What wouldn’t seem to make sense is the Bears cutting Sitton or Massie and replacing them with a free agent. This year’s offensive line free agent class, without adding any potential cap casualties to it, isn’t particularly strong. By Bleacher Report’s rankings, the best free agent right tackle is Houston’s Breno Giancomi, who’s 27th in that list -- 13 spots behind Massie. At left tackle, New England’s Nate Solder (No. 22) isn’t rated as highly as Charles Leno (No. 20), who we'll talk about in a bit here. 

The only potential upgrade available via free agency would be Carolina Panthers guard Andrew Norwell (No. 2 in B/R’s rankings), who’s 26 and is in line for a big payday this spring -- but that would seemingly be counter-intuitive to releasing Sitton and then potentially paying more money to a different guard, even if he’s younger and has more long-term upside.
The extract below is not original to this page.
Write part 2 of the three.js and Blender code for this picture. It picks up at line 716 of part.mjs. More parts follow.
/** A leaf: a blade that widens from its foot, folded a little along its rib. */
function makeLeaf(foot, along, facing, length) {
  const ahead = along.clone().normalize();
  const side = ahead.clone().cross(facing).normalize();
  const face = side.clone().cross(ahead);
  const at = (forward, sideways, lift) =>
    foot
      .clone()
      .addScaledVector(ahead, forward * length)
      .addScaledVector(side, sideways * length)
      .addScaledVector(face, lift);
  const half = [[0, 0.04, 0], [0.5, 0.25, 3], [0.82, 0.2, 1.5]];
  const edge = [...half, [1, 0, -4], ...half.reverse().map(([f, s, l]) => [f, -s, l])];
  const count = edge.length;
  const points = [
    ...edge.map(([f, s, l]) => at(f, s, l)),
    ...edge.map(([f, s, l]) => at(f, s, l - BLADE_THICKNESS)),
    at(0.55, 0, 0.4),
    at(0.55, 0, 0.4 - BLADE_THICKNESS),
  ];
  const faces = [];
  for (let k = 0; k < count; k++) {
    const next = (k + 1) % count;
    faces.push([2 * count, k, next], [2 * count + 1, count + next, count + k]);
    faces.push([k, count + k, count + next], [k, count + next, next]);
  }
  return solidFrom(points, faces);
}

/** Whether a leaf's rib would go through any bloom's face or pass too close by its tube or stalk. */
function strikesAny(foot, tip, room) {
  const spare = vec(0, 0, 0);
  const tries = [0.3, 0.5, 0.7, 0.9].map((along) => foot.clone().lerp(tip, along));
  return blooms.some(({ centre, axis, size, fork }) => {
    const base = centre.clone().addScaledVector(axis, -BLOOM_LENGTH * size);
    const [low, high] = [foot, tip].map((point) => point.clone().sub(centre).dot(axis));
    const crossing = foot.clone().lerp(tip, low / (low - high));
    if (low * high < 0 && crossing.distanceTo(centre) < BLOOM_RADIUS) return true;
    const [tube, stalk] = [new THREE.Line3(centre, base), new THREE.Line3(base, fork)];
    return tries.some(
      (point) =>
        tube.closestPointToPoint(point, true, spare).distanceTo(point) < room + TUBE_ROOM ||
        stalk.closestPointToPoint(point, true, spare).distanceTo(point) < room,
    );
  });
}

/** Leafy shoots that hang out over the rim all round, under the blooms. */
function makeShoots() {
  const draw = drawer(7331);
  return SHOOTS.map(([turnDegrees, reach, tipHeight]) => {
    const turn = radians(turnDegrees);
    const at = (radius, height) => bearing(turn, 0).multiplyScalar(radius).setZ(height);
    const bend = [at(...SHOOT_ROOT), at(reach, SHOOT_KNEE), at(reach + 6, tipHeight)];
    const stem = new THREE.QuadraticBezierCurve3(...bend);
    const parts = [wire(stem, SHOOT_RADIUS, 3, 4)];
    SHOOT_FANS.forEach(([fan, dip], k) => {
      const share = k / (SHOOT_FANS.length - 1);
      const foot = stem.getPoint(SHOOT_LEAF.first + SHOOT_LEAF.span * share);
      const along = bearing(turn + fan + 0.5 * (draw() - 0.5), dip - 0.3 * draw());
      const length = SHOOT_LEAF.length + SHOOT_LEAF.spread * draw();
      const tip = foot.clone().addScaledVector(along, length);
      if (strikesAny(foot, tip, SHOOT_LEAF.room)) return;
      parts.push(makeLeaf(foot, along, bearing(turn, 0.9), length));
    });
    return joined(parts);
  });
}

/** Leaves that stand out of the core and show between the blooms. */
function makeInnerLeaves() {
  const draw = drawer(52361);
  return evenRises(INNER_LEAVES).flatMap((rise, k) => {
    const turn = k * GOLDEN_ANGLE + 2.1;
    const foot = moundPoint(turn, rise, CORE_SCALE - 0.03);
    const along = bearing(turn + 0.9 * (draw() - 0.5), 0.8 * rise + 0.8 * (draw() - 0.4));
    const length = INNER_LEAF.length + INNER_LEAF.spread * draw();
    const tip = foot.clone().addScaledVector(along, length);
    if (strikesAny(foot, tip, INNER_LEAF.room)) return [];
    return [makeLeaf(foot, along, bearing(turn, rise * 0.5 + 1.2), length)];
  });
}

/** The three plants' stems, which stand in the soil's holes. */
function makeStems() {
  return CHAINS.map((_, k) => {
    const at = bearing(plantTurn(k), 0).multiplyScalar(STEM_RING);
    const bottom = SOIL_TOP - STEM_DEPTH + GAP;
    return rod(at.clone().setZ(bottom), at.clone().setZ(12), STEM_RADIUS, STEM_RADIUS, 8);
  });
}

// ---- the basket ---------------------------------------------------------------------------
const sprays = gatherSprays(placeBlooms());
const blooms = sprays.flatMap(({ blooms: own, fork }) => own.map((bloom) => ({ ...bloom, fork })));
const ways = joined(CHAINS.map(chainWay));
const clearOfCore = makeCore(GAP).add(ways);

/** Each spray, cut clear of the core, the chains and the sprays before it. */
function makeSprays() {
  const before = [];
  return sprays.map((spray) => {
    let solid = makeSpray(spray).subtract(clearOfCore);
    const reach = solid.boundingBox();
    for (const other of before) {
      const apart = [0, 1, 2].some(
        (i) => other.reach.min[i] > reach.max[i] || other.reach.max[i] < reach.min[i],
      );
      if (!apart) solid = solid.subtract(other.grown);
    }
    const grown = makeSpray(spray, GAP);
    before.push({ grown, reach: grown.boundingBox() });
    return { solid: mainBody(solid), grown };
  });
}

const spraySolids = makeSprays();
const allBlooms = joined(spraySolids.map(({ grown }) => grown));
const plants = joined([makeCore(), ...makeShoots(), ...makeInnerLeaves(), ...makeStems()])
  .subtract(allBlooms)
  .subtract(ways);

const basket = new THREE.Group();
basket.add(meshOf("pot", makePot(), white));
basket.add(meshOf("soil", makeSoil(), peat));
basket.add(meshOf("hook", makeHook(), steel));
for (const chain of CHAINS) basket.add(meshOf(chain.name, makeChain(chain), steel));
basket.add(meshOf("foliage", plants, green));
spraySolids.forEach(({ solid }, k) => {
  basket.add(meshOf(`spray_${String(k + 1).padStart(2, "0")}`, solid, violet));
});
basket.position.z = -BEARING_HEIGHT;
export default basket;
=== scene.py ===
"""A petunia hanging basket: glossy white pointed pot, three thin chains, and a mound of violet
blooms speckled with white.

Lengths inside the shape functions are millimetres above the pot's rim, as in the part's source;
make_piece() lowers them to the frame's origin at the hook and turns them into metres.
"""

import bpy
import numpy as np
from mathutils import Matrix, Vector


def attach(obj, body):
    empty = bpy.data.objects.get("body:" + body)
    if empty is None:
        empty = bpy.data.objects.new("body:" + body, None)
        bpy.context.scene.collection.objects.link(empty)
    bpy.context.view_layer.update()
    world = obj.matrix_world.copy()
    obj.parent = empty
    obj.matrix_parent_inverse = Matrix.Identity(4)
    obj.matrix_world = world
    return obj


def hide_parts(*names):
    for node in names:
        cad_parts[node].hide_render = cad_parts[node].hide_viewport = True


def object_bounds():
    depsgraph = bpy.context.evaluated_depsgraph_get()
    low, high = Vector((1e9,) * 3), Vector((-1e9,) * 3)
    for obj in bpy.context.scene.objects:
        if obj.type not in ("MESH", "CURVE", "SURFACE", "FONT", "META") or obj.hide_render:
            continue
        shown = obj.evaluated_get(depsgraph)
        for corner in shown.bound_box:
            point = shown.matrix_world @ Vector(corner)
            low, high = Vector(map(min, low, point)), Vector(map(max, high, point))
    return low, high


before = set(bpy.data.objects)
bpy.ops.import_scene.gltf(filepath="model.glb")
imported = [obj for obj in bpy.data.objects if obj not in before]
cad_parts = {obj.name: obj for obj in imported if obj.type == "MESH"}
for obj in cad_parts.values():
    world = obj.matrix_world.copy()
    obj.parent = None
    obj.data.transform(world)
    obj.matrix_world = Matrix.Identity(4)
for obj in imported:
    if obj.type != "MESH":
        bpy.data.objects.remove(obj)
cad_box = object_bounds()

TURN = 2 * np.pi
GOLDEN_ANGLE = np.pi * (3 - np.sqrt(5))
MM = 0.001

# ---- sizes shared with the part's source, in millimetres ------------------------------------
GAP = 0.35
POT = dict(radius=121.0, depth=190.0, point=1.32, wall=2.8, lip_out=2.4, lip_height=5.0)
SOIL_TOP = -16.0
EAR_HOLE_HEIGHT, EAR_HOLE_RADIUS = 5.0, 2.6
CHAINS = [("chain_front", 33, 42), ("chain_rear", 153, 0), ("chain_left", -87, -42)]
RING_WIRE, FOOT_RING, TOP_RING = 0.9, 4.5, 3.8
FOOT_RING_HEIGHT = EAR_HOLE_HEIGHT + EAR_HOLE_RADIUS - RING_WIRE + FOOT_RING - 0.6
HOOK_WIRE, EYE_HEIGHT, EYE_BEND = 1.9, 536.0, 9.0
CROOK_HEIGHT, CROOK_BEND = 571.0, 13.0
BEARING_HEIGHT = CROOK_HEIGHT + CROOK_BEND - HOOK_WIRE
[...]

The Bears could opt for a cheaper guard in free agency who could have some potential working with respected O-line coach Harry Hiestand -- the Giants’ D.J. Fluker (57th in B/R’s rankings) or Justin Pugh (42nd) fit that mold, as would the Titans’ Josh Kline (37th) or Cowboys’ Jonathan Cooper (38th). Or the Bears could keep Sitton and still sign one of those guys as insurance in case Long and/or Eric Kush, who tore his ACL last training camp, isn’t ready to start the season. 

Tom Compton and Bradley Sowell proved to be serviceable backups last year and could be an option to return, even with a new coaching staff in place. The health of Kush, who was missed as a reliable backup in 2017, will be important in figuring out what the Bears' O-line depth looks like. Hroniss Grasu struggled when he was on the field and missed time due to a hand injury, and despite playing for offensive coordinator Mark Helfrich at Oregon could be on the chopping block before/during training camp. 
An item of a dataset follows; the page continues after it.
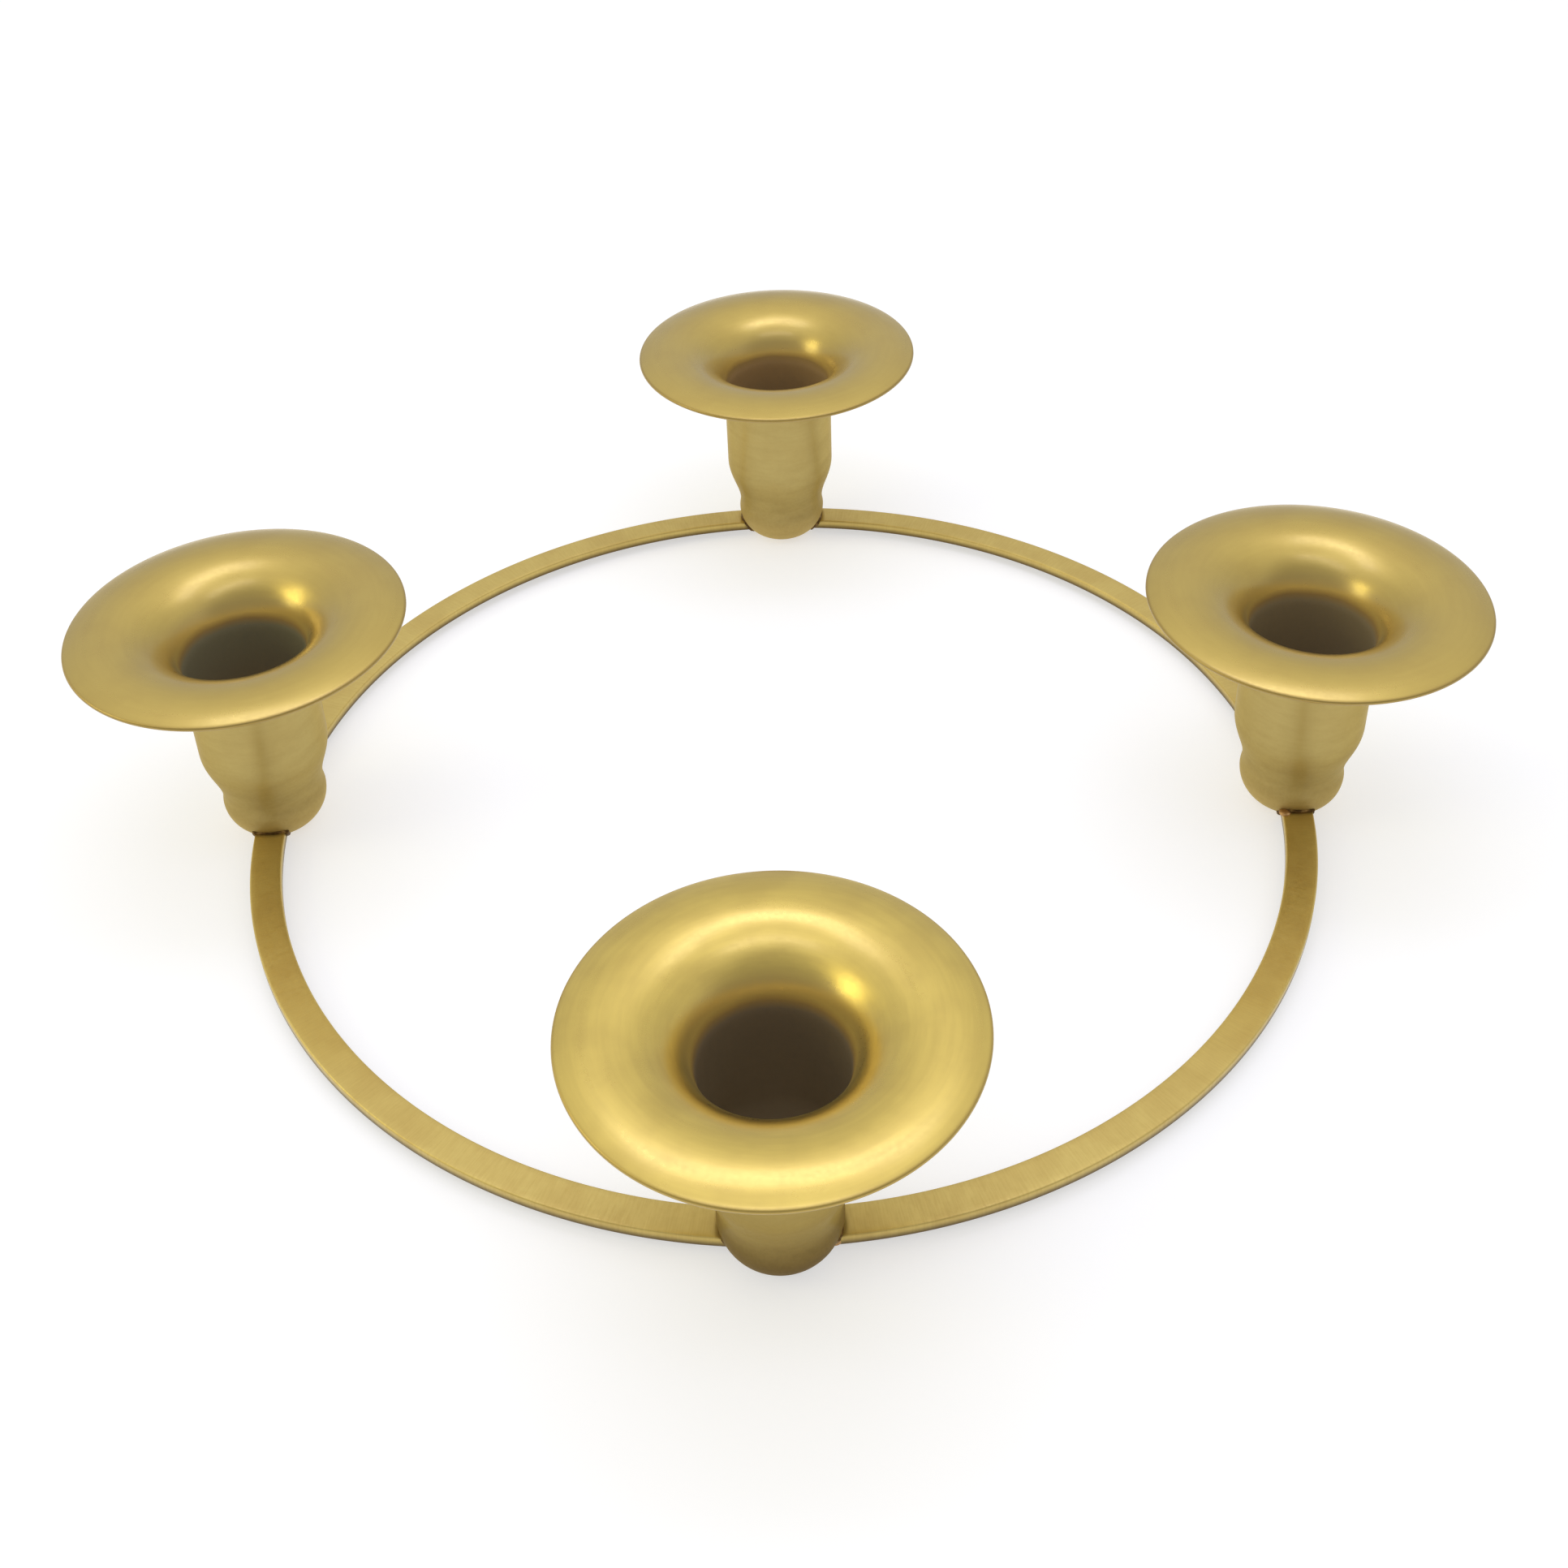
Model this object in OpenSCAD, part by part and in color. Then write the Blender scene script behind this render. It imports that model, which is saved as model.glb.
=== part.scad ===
// Advent candle holder: a ring of flat brass bar joining four spun candle cups.
// The holder stands on the cups' feet at z = 0, with its centre on the Z axis.
// Lengths are millimetres and angles are degrees.

/* [Candle socket] */
// Radius of the straight bore, a slip fit for a 22 mm candle
bore_r = 11.2; // [10.8:0.1:12]
// Thickness of the spun sheet
wall = 0.9; // [0.6:0.1:1.2]
// Height above the table at which the bore ends and the cup narrows
shoulder_h = 20.3; // [17:0.1:26]

/* [Flared flange] */
// Height of the flange's crest above the table
crest_h = 49.4; // [44:0.2:60]
// Radius of the flange's crest
crest_r = 23.9; // [20:0.1:27]
// Radius of the flange's rim
rim_r = 31; // [29:0.2:36]
// How far the rim droops below the crest
rim_drop = 1.4; // [0.6:0.1:2.5]
// Depth from the crest to the top of the straight bore
flare_depth = 11.5; // [8:0.5:15]

/* [Waist and foot] */
// Radius of the waist under the socket
waist_r = 9.6; // [8.8:0.1:9.8]
// Height of the waist above the table
waist_h = 9.4; // [8.6:0.1:12]
// Largest radius of the rounded foot
knob_r = 9.85; // [9.65:0.05:11]
// Height of the rounded foot's largest radius
knob_h = 7.2; // [6:0.1:8.4]
// Radius of the flat that the foot rests on
rest_r = 2.8; // [2:0.1:5]

/* [Ring] */
// Radius of the circle through the middle of the bar and the cups' axes
ring_r = 99.2; // [85:0.2:130]
// Width of the flat bar, measured across the ring
bar_w = 5.8; // [4:0.1:8]
// Thickness of the flat bar
bar_t = 2.2; // [1.5:0.1:3]
// Radius that takes the sharpness off the bar's four edges
bar_edge = 0.35; // [0.1:0.05:0.8]
// Height of the bar's underside above the table
bar_h = 1.75; // [1.2:0.05:3]

/* [Braze] */
// How far the braze stands out from the bar and from the cup
braze = 0.7; // [0.4:0.1:1]

/* [Hidden] */

// Angle between neighbouring cups, which is also the sweep of each bar
quarter = 360 / 4;
// Directions of the cups seen from above, counter-clockwise from +X
front = -90;
right = front + quarter;
rear = right + quarter;
left = rear + quarter;

tube_r = bore_r + wall;
bore_top_h = crest_h - flare_depth;
flare_w = crest_r - bore_r;
// The drooping rim is an arc that leaves the crest level and ends at the rim
rim_w = rim_r - crest_r;
droop_r = (rim_w * rim_w + rim_drop * rim_drop) / (2 * rim_drop);
droop_mid_r = droop_r - wall / 2;
droop_angle = asin((rim_w - wall / 2) / droop_mid_r);

brass = [0.80, 0.66, 0.36];
braze_brass = [0.50, 0.38, 0.20];
$fn = 96;

// Points along part of an ellipse about centre c, from one angle to another
function curve(c, a, b, from, to, steps) = [
    for (i = [0:steps])
        let (t = from + (to - from) * i / steps)
        [c[0] + a * cos(t), c[1] + b * sin(t)]
];

// Points along a soft S between two radii, upright at both its ends
function soft_step(start, end, steps) = [
    for (i = [0:steps])
        let (t = i / steps, share = (1 - cos(180 * t)) / 2)
        [start[0] + (end[0] - start[0]) * share, start[1] + (end[1] - start[1]) * t]
];

// The cup's skin from its flat rest up to the top of the socket, moved out by grow
function lower_line(grow) = concat(
    curve([rest_r, knob_h], knob_r - rest_r + grow, knob_h + grow, -90, 0, 9),
    soft_step([knob_r + grow, knob_h], [waist_r + grow, waist_h], 5),
    soft_step([waist_r + grow, waist_h], [tube_r + grow, shoulder_h], 10),
    [[tube_r + grow, bore_top_h]]
);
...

We’ll finish here with some thoughts on Leno and Cody Whitehair. Could the Bears upgrade at left tackle and displace Leno to the right side of the offensive line? Possibly, especially if Hiestand believes he can make that move work. But it’d be odd if the Bears shifted Leno off left tackle and then signed someone who’s older and, depending on the evaluator, not even as good as him. 
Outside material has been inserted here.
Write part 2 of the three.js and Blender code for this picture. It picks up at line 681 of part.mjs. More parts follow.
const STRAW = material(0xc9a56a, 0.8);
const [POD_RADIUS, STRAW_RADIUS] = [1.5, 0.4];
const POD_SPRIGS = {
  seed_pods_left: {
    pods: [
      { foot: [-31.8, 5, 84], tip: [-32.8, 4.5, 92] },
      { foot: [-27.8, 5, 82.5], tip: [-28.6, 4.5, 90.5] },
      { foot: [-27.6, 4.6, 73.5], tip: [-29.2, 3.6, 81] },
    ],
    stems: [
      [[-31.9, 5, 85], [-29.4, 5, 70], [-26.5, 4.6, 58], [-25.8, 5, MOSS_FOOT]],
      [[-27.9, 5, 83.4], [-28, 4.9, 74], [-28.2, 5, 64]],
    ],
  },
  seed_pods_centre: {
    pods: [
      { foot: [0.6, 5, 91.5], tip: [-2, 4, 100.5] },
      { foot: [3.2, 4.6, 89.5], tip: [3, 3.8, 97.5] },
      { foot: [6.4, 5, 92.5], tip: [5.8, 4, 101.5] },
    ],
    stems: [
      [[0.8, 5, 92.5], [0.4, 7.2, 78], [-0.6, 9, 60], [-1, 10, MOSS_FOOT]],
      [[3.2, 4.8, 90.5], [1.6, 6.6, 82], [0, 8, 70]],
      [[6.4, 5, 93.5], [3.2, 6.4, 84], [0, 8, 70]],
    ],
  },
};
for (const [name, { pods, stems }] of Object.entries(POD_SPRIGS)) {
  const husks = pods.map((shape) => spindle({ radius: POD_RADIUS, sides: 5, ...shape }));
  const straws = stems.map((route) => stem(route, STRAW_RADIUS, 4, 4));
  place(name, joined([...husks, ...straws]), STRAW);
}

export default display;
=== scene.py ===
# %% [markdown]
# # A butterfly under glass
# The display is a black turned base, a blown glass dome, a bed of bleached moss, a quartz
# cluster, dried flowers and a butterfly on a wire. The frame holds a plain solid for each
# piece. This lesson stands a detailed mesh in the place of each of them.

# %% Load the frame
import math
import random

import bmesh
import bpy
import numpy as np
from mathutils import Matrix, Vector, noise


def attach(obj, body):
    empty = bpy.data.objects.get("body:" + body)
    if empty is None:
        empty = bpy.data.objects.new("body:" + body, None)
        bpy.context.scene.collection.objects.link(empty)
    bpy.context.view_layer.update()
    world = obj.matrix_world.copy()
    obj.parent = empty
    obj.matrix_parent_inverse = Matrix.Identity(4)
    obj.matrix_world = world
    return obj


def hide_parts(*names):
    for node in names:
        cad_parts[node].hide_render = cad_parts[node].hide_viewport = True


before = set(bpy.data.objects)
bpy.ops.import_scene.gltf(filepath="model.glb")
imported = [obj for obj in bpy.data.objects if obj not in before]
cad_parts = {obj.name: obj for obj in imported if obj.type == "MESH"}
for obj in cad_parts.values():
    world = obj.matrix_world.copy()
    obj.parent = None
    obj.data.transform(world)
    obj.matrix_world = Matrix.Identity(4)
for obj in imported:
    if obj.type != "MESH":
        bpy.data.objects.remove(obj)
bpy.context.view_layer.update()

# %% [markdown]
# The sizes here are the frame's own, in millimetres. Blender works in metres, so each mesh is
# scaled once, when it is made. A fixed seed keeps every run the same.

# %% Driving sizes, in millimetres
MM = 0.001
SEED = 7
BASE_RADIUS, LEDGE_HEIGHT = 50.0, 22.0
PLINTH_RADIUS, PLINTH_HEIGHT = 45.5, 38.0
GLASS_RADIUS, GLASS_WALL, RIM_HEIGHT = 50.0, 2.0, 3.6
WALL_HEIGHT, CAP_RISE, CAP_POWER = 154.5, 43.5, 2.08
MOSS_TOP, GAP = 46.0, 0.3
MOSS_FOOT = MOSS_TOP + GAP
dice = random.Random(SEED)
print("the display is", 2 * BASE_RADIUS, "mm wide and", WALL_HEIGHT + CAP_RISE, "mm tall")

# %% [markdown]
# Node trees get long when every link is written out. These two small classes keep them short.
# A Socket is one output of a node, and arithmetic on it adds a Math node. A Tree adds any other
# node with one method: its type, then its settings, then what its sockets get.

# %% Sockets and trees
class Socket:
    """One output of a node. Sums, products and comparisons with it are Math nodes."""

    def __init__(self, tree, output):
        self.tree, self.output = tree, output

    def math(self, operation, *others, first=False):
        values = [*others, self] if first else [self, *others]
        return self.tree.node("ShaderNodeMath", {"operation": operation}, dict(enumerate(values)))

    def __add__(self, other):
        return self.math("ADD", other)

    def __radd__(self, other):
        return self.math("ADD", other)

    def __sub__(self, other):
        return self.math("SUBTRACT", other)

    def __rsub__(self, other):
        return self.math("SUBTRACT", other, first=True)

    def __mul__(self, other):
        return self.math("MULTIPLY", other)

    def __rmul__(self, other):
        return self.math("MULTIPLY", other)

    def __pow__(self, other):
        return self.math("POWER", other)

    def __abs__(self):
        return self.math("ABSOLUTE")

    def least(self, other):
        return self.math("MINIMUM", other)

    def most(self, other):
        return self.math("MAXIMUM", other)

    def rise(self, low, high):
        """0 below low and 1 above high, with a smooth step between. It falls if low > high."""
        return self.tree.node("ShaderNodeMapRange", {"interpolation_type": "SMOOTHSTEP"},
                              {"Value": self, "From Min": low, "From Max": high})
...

This is all probably a moot point, since the Bears’ internal evaluation of Leno is what matters here. Leno is 26 and the Bears believe he hasn’t reached his ceiling yet, so more than likely, he’s sticking where he is. At the very least, he’ll enter 2018 with a starting job on the Bears’ offensive line. 

One other offseason objective for Hiestand and the new coaching staff: Keeping Whitehair at the same position. Whitehair’s versatility felt like it worked against him at times last year, with the former regime opting to shift him between guard and center quite a bit from the start of training camp through the early part of the season. That instability seemed to affect Whitehair’s play, as he went through a bizarre patch of snapping issues after moving back to center and struggled to be as consistent as he was in 2016. But Whitehair finished 2017 strong, and keeping him at center for the entirety of 2018 could get him back on track to make his first Pro Bowl.